I realized that these young people could only associate my trophy with horses and races. They had absolutely no idea about the woman in battle gear sitting astride the horse. Was I being given an opportunity to tell them?

‘Will you go and have a look at the statue and tell me what you think about it?’ I asked them.

‘We did look at the statue and that’s why we are asking these questions,’ they replied.

I was taken aback. Being a teacher, I thought it was my duty to tell them about Rani Laxmibai. (I now realize why my son teases me about my habit of viewing every youngster as a potential student and my eagerness to convert every moment available into an opportunity for teaching.)

‘Have you heard about the First War of Independence?’ I asked the youngsters.

‘Yes. It was in 1942, wasn’t it?’ said the boy vaguely.

The girl added, ‘Of course, we’ve seen the movie 1942–A Love Story. The war between the Indians and the British. Manisha Koirala was just stunning in that.’
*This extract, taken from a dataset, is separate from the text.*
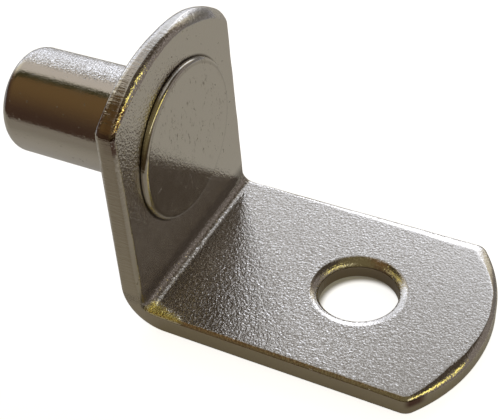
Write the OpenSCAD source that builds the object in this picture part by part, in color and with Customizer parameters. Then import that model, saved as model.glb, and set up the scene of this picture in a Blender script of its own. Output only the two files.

‘No, that was the Quit India movement. The First War of Independence was fought a century before that and we lost it.’

They did not reply.

‘In 1857 there was a war against the British. The young queen of Jhansi, Rani Laxmibai, led her forces against them. She could have remained passive, accepted a royal pension from the British and led a secure, comfortable life. But she didn’t do that. She was a fiery patriot. She fought the war bravely and even her opponents were surprised by her leadership on the battlefield. Since then she has been a symbol of courage and an icon of the Indian people’s love of freedom. She died so that we could all live in a free India.’


The two youngsters listened without saying a word. And without chewing.